Le photographe Bill Akwa Bétotè, qui aura arpenté les nuits africaines de Paris pour leur donner un visage, est décédé hier soir. PAM se souvient de ce compagnon qui a su conjuguer musique et photographie, en artiste.
Bill, c’était un regard, toujours bienveillant. Et puis un sourire. Aussi grand que le bonhomme. Parmi tous ceux qui ont accompagné les présences africaines à Paris, il restera celui qui les aura sans aucun doute le plus documentées. Des années durant, il était fidèle au poste, l’appareil en bandoulière, l’œil au taquet, tout à la fois détendu, mais prompt à appuyer sur la détente. Le réflexe relax, c’était son style.

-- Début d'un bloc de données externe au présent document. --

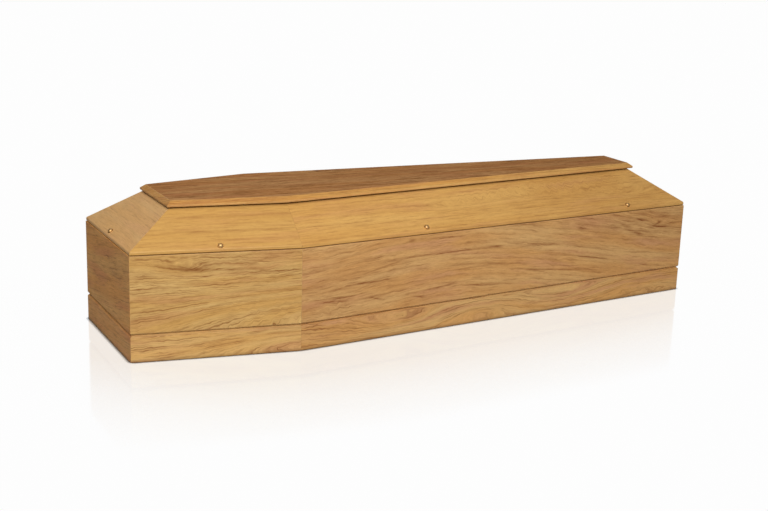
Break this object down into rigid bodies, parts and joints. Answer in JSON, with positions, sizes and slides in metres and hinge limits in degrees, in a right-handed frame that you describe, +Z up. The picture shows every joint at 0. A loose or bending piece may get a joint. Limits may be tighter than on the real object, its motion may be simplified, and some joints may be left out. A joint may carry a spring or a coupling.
{
  "type": "coffin",
  "caption": "Six-sided shouldered oak coffin with a grooved base row, a sloping lid with a flat bevelled top plate, and small domed brass caps.",
  "frame": {"origin": "on the ground under the middle of the coffin's box", "axes": "+X from the head end to the foot end, +Y to the left side of someone lying inside on their back, +Z up"},
  "size_m": [2, 0.6258, 0.441],
  "materials": {
    "wall_oak": "oak, satin varnish, lively figure, grain along each board",
    "base_oak": "oak, satin varnish, grain along each board",
    "lid_oak": "pale straight-grained oak, satin varnish",
    "plate_oak": "oak, satin varnish, darker top",
    "floor_oak": "plain sawn oak, unvarnished",
    "brass": "polished, slightly dulled"
  },
  "bodies": {
    "root": {"floor_board": "floor_oak", "base_right_shoulder": "base_oak", "base_right_side": "base_oak", "base_foot": "base_oak", "base_left_side": "base_oak", "base_left_shoulder": "base_oak", "base_head": "base_oak", "wall_right_shoulder": "wall_oak", "wall_right_side": "wall_oak", "wall_foot": "wall_oak", "wall_left_side": "wall_oak", "wall_left_shoulder": "wall_oak", "wall_head": "wall_oak", "lid_right_shoulder": "lid_oak", "lid_right_side": "lid_oak", "lid_foot": "lid_oak", "lid_left_side": "lid_oak", "lid_left_shoulder": "lid_oak", "lid_head": "lid_oak", "lid_top_plate": "plate_oak", "cap_head": "brass", "cap_foot": "brass", "cap_right_shoulder": "brass", "cap_left_shoulder": "brass", "cap_right_middle": "brass", "cap_left_middle": "brass", "cap_right_foot": "brass", "cap_left_foot": "brass"}
  },
  "joints": []
}
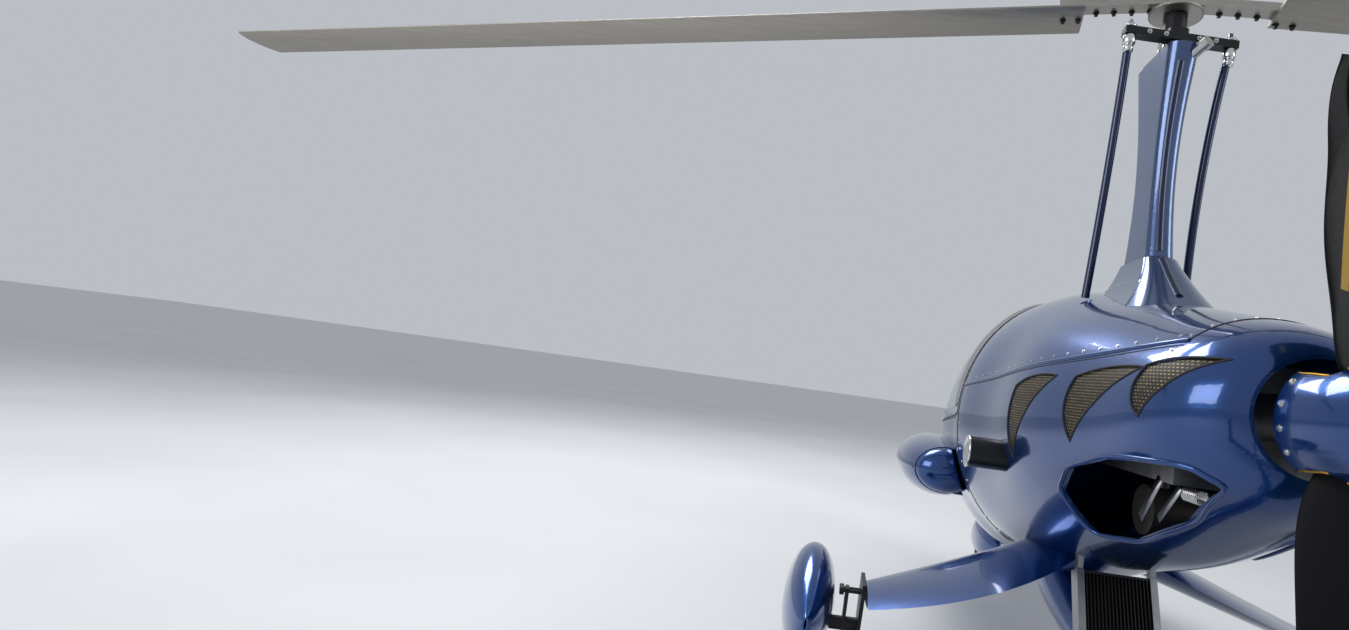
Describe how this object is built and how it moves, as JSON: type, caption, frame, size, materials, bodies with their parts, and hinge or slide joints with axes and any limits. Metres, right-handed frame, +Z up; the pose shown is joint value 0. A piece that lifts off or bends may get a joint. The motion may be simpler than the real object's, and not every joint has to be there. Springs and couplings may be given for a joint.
{
  "type": "gyrocopter",
  "caption": "Enclosed tandem gyrocopter with a free-turning rotor, pusher propeller, tilting canopy, steered nose wheel and spatted main wheels.",
  "frame": {"origin": "middle of the footprint box, on the ground under the wheels", "axes": "+Z up, -Y towards the nose, +X towards the port side"},
  "size_m": [8.3072, 5.2, 2.6499],
  "materials": {
    "blue_paint": "metallic clear coat",
    "blue_grey_paint": "satin",
    "dark_blue_tube": "satin",
    "canopy_tint": "clear",
    "woven_mesh": "woven",
    "black_metal": "satin",
    "aluminium": "satin",
    "engine_alloy": "matte",
    "steel": "satin",
    "muffler_grey": "matte",
    "floor_paint": "matte",
    "carbon_black": "gloss",
    "radiator_black": "matte",
    "radiator_grey": "satin",
    "seat_cover": "matte",
    "panel_black": "matte",
    "tyre_rubber": "matte"
  },
  "bodies": {
    "airframe": {"air_filters": "black_metal", "axle_left": "black_metal", "axle_right": "black_metal", "cabin_floor": "floor_paint", "cabin_shell": "blue_paint", "centre_fin": "blue_paint", "control_rod_left": "dark_blue_tube", "control_rod_right": "dark_blue_tube", "end_fin_left": "blue_paint", "end_fin_right": "blue_paint", "engine_block": "engine_alloy", "engine_cowl": "blue_paint", "gear_leg_left": "blue_paint", "gear_leg_right": "blue_paint", "gill_grilles": "woven_mesh", "hump_cover": "blue_paint", "instrument_panel": "panel_black", "mast_collar": "blue_grey_paint", "mast_fairing": "blue_grey_paint", "mast_stub": "aluminium", "muffler": "muffler_grey", "radiator_core": "radiator_black", "radiator_tanks": "radiator_grey", "rotor_head": "black_metal", "seat_front": "seat_cover", "seat_rear": "seat_cover", "side_pods": "blue_paint", "spat_left": "blue_paint", "spat_right": "blue_paint", "stabiliser": "blue_paint", "strut_housing": "black_metal", "tail_boom": "blue_paint"},
    "canopy": {"canopy_frame": "blue_paint", "canopy_glass": "canopy_tint"},
    "rotor": {"rotor_hub": "aluminium", "rotor_blade_left": "aluminium", "rotor_blade_right": "aluminium"},
    "propeller": {"prop_hub": "aluminium", "prop_blades": "carbon_black", "spinner": "blue_paint"},
    "wheel_left": {"tyre_left": "tyre_rubber", "rim_left": "aluminium"},
    "wheel_right": {"tyre_right": "tyre_rubber", "rim_right": "aluminium"},
    "nose_gear": {"nose_fork": "steel", "nose_spat": "blue_paint"},
    "nose_wheel": {"nose_tyre": "tyre_rubber", "nose_rim": "aluminium"},
    "rudder": {"rudder": "blue_paint"}
  },
  "joints": [
    {"name": "rotor_spin", "type": "hinge", "parent": "airframe", "child": "rotor", "pos_m": [0, -0.075, 2.61], "axis": [0, 0, 1], "continuous": true},
    {"name": "propeller_spin", "type": "hinge", "parent": "airframe", "child": "propeller", "pos_m": [0, 0.905, 1.115], "axis": [0, 1, 0], "continuous": true},
    {"name": "wheel_left_spin", "type": "hinge", "parent": "airframe", "child": "wheel_left", "pos_m": [1.046, -0.24, 0.2], "axis": [1, 0, 0], "continuous": true},
    {"name": "wheel_right_spin", "type": "hinge", "parent": "airframe", "child": "wheel_right", "pos_m": [-1.046, -0.24, 0.2], "axis": [1, 0, 0], "continuous": true},
    {"name": "nose_steering", "type": "hinge", "parent": "airframe", "child": "nose_gear", "pos_m": [0, -2.05, 0.4], "axis": [0, 0, 1], "range_deg": [-25, 25]},
    {"name": "nose_wheel_spin", "type": "hinge", "parent": "nose_gear", "child": "nose_wheel", "pos_m": [0, -2.01, 0.17], "axis": [1, 0, 0], "continuous": true},
    {"name": "rudder_swing", "type": "hinge", "parent": "airframe", "child": "rudder", "pos_m": [0, 2.4, 0.8], "axis": [0, 0, 1], "range_deg": [-25, 25]},
    {"name": "canopy_hinge", "type": "hinge", "parent": "airframe", "child": "canopy", "pos_m": [-0.486, -0.98, 0.97], "axis": [0.0592, -0.9939, -0.093], "range_deg": [0, 75]}
  ]
}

En 1972, débarquant de Douala pour suivre des études d’économie, il va devenir photographe en fréquentant les lieux de musique, notamment à Marseille où il s’établit une paire d’années. C’est là qu’il commence à faire des photos, armé du petit Minolta que lui a passé son oncle. Mais c’est lorsqu’il monte à Paris, à la fin des années 1970, que l’histoire s’accélère. Bill s’engage définitivement dans la profession, tel un privé dans Babylone, comme le rappelle non sans humour sa courte biographie sur son site. Nul ego trip chez ce « chanceux » qui aura su conjuguer ses deux passions : musique et photographie. Lui ne se voyait que comme le médiateur d’un monde en mouvement, posant son regard aussi bien du côté de la scène que des coulisses. De l’effervescente scène qui booste la capitale au sortir des années giscardiennes, il sera le témoin privilégié. « La scène afro était disparate : le reggae dominait, il restait le jazz et le free, et puis les nouvelles musiques d’Afrique perçaient. C’est au cours des années 1980 que les musiques ont fédéré nos identités. Cela m’a ouvert les yeux et les oreilles quant à la diaspora. »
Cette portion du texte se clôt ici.